I do understand why some people find the book a bit of an eye-roller though. One thing that keeps it verging on melodrama is Laura's character and plight, because she's such a prototype of a damsel in distress. Always playing the victim's role and allowing herself to be manipulated, until stronger people like Walter and Marian come to her rescue. Even these two, who love her dearly, are forever trying to withhold crucial information from Laura because they doubt her nerves will stand it. And although they're probably right, any woman with an ounce of gumption would insist on her right not to be kept in the dark. But Laura is often more like a pretty doll than a woman.

I once watched 'The Perils of Pauline', a spoof about a helpless blonde beauty who kept having terrible things happen to her. Well, Pauline has nothing on Laura, who finds herself at the complete mercy of the baddies. And what terrific baddies they are. Sir Percival is a complete cad and tool, the sort of guy audiences are trained to hiss whenever he walks on stage. But Fosco is a legend, with his charms and contradictions. It's no wonder his reputation grew as large as himself, for he's a corpulent man with beloved tiny pets, such as canaries and white mice. He's hypnotic, manipulative, and clearly the brains behind the villainous duo. He charms ladies, and apparently it even works through pages a few hundred years later, for I couldn't help liking him, even though I knew he was a crook.

At one stage, Laura takes offence when he states that some criminals are very wise, for in her simple-minded way of thinking, wisdom always goes hand-in-hand with goodness.

Laura: You will not find it easy, Count Fosco, to give me an instance of a wise man who has been a great criminal.
Fosco: Most true. The fool's crime is the crime that is found out, and the wise man's crime is the crime that is not found out. If I could give you an instance, it would not be the instance of a wise man.

This sets up the anticipation that his own downfall will be well worth waiting for. As the final showdown between Walter and Fosco approaches, it does have a sort of Harry/Voldemort vibe about it. If you love aspects of the Victorian era at all, it's well worth reading this book, which had Victorians hanging out for the next installment, and rushing to the shops to buy whatever fan merch was available back then. Three cheers for Walter, the modest art tutor turned detective, Marian, the brave heroine who'll stop at nothing to save the day, and Fosco, who played his hand superbly until the final curtain.
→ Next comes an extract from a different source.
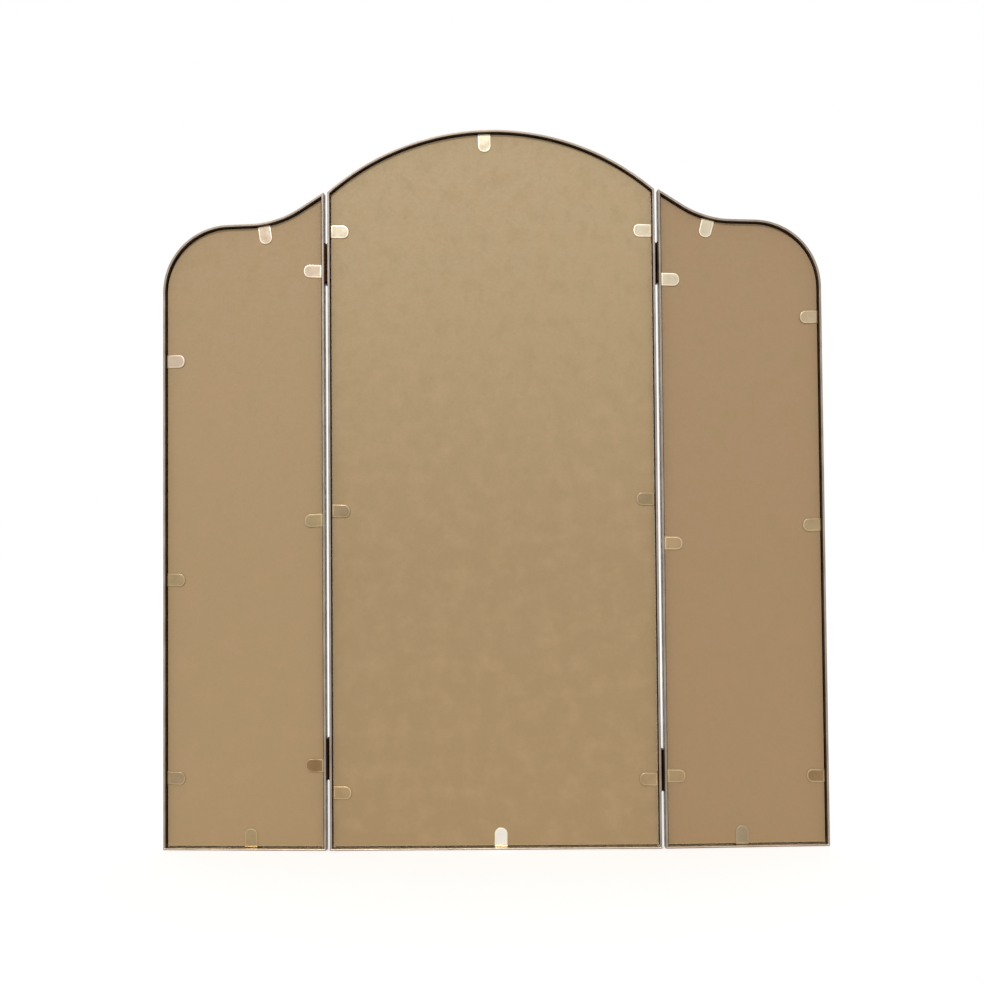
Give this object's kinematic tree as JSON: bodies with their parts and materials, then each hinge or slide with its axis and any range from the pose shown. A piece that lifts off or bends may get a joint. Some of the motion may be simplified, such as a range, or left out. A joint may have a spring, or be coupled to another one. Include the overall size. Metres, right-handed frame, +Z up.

For more on Wilkie Collins, see my review of The Moonstone


  1. I loved this book. I understand the impression of Laura as being superficial and spineless, but I would suggest that part of it is that we do not know her directly through her own self report, but more through the impressions of others and how they treated her. That Marian and Walter kept things from her could be more of a commentary on their overprotectiveness in lieu of their own wounds from failure to protect her from being traumatized. Some of the bad things that happened to her, there was little she could have done about them given the information she had and the values she adhered to. With all the fidgetting she does and how she kind of shuts down during the engagement, there is also some hinting toward perhaps a little attention deficit, or possible struggles with attention, she certainly does not have the intelligence of Marian, but she does have the sense to rely on her sister who does. They are also so close, that they have functioned largely as a unit and so that bit of enmeshment would explain some the over-functioning on the part of one and under-functioning on the part of the other. I think there is more complexity to Laura than meets the eye.

    1. Hi Sadaya, I appreciate what you say here, and like to give her credit for some psychological depth 😊 She certainly went through a lot of trauma, and as you say, what Walter and Marian chose to conceal from her was beyond Laura's control. At any rate, the domestic arrangements at the end, with him esteeming his wife and sister-in-law for different reasons seemed to work all round, and might even fit the theory of them compensating for each other in different ways.